Tuesday, 14 August 2007

Ontario Interregnum

In Washago I’m mixing old pastimes with new interests. Bridge jumping, climbing hand over hand up 20 m high steal scaffolding, to plunge into the limey lake Couchiching. We did this all the time as kids, it was the local summer hang out. Now, the highlight of the jump is the lone Caspian tern that skims a small fish from the river surface. It’s the same while canoeing down the rapids of the Black River: for 20 years I canoed that pathetically overdeveloped stream in Muskoka, and only now do I notice a Solitary Sandpiper on the rocky banks, fleeing downstream as I try to get an id. An American Woodcock similarly greets me in the woodlot behind my parent’s house, the only such “shorebird” bird to live its life totally in the coarse forest undergrowth. Was it always there, mistaken for some frantic grouse?
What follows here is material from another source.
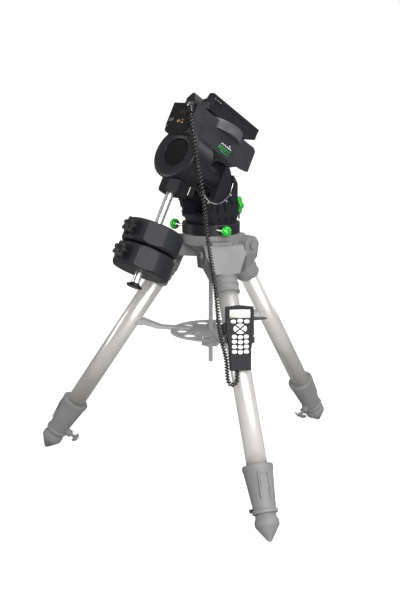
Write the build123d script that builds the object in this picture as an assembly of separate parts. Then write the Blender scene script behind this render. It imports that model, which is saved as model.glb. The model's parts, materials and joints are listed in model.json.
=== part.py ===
"""German equatorial mount on its tripod: millimetres, +Z up, origin on the floor under the azimuth axis.

-Y is the side that points at the pole, +X the side of the plain declination cover.
Head parts are drawn in the head frame: x across, q backwards along the polar axis, u along the
declination axis. HEAD turns that frame into the row frame.
"""
import math
import os

from build123d import *

os.makedirs("parts", exist_ok=True)

GAP = 0.3  # clearance between curved faces that pass each other
RUN = 0.05  # radial clearance of a running fit

# tripod
FOOT_RADIUS = 531.0
LEG_ANGLE = 33.6  # from the vertical
LEG_TUBE_R = 27.5
INNER_TUBE_R = 24.0
LEGS = {"rear": 90.0, "left": 210.0, "right": 330.0}
CLAMP_START = 70.0  # distances along a leg from the foot's tip
CLAMP_END = 194.0
SLEEVE_END = 666.0
HINGE_S = 777.0
HINGE_OUT = 13.5
HINGE_BOLT_R = 7.0
LUG_HALF = 29.0
EAR_HALF = 56.0
EAR_R = 28.0
COWL_IN = 35.0  # inner face of the wall that covers the hinge, from the leg's axis
HUB_TOP = 701.0
HUB_R = 80.0
TRAY_Z = 408.0
TRAY_R = 117.0
TRAY_T = 5.0
TRAY_HOLE_R = 16.0
ROD_R = 6.0
ROD_BOTTOM = 318.0
FOLD = 4.5  # degrees that the legs fold in
DROP = 560.0  # fall of the tray for each radian of fold

# azimuth base and fork
RING_R = 82.0
RING_TOP = 731.0
PLATE_R = 78.0
PLATE_T = 6.0
SPIGOT_R = 20.0
PEG_Y = -45.0
KNOB_Z = 718.0
ARM_IN = 43.0
ARM_OUT = 56.0
PIVOT_Y = -32.0
PIVOT_Z = 852.0
CRADLE_R = 62.0
BOSS_R = 61.7

# head frame
LATITUDE = 30.0
HEAD_Y = -108.0
HEAD_Z = 915.5
DRUM_R = 75.0
DRUM_FRONT = -33.0
DRUM_BACK = 35.0
COVER_T = 6.0
RA_SHAFT_R = 20.0
WAIST_R = 40.0
HOUSING_BACK = 140.0
POCKET_R = 54.0  # recess in each side of the housing
POCKET_BACK = 113.0
POCKET_FLOOR = 24.0
WHEEL_R = 46.0
WORM_R = 8.0
BLOCK_BOTTOM = -105.0
CW_SHAFT_R = 11.0
CW_SHAFT_END = -368.0
WEIGHT_R = 80.0
WEIGHTS = {"upper": (-270.0, -208.0), "lower": (-338.5, -276.5)}
DEC_Q = 79.0
BOX_HALF = 50.0
BOX_FRONT = -64.0
BOX_BACK = 203.0
BOX_TOP = 131.0
BOX_BOTTOM = 49.0
SCOOP_R = 72.0
DEC_RING_R = 73.5
DEC_RING_BOTTOM = 109.0
DEC_RING_TOP = 138.0
SADDLE_FRONT = -28.0
SADDLE_BACK = 186.0
SADDLE_TOP = 184.0
SADDLE_FLOOR = 158.0

# handset
HANDSET_H = 170.0
HANDSET_T = 24.0
HANDSET_AT = (259.5, -163.0, 471.0)
HANDSET_AZ = -42.0
HANDSET_LEAN = 12.0
HOLDER_S = 566.0
CORD_R = 6.5
PLUG_X = 31.0
PLUG_U = 122.0
PLUG_Q = 76.0
PLUG_TURN = 150.0
PLUG_REACH = 26.0

HEAD = Plane(
    origin=(0, HEAD_Y, HEAD_Z),
    x_dir=(1, 0, 0),
    z_dir=(0, math.sin(math.radians(LATITUDE)), math.cos(math.radians(LATITUDE))),
).location
BOTTOM = (Align.CENTER, Align.CENTER, Align.MIN)


def bar_x(radius, x0, x1, y=0.0, z=0.0):
    return Pos(x0, y, z) * Rot(0, 90, 0) * Cylinder(radius, x1 - x0, align=BOTTOM)


def bar_y(radius, y0, y1, x=0.0, z=0.0):
    return Pos(x, y0, z) * Rot(-90, 0, 0) * Cylinder(radius, y1 - y0, align=BOTTOM)


def bar_z(radius, z0, z1, x=0.0, y=0.0):
    return Pos(x, y, z0) * Cylinder(radius, z1 - z0, align=BOTTOM)


def block(x0, x1, y0, y1, z0, z1):
    return Pos((x0 + x1) / 2, (y0 + y1) / 2, (z0 + z1) / 2) * Box(x1 - x0, y1 - y0, z1 - z0)


def prism_x(points, x0, x1):
    """The (y, z) outline, from x0 to x1."""
    face = Plane.YZ * Polygon(*points, align=None)
    return Pos(x0, 0, 0) * extrude(face, x1 - x0, dir=(1, 0, 0))


def prism_y(points, y0, y1):
    """The (x, z) outline, from y0 to y1."""
    face = Plane.XZ * Polygon(*points, align=None)
    return Pos(0, y0, 0) * extrude(face, y1 - y0, dir=(0, 1, 0))


def prism_z(points, z0, z1):
    face = Polygon(*points, align=None)
    return Pos(0, 0, z0) * extrude(face, z1 - z0, dir=(0, 0, 1))


def turned(points):
    """A solid of revolution about Z from an (r, z) outline."""
    return revolve(Plane.XZ * Polygon(*points, align=None), Axis.Z)


def lobed_knob(radius, lobe_r, lobes, z0, z1):
    """A hand knob with round lobes about Z."""
    knob = bar_z(radius - lobe_r * 0.6, z0, z1)
    for i in range(lobes):
        turn = math.radians(360 / lobes * i)
        reach = radius - lobe_r
        knob += bar_z(lobe_r, z0, z1, reach * math.cos(turn), reach * math.sin(turn))
    return knob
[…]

Suddenly, familiar places assume an adventurous allure. I’ve picked up the bird bug and it helps me transition from Alaska/Fish and Wildlife Service to humble Ontario. I see a molting American Golden-Plover, an old friend, stopping over in Prequ’ile Park, as well as what look like Spotted sandpipers, and a host of other new shorebirds. It’s the first time in 4 years since I’ve been in Ontario for the Summer, and in only two weeks I realize I know very little about its natural history.

And so it goes. Sweden, here I come!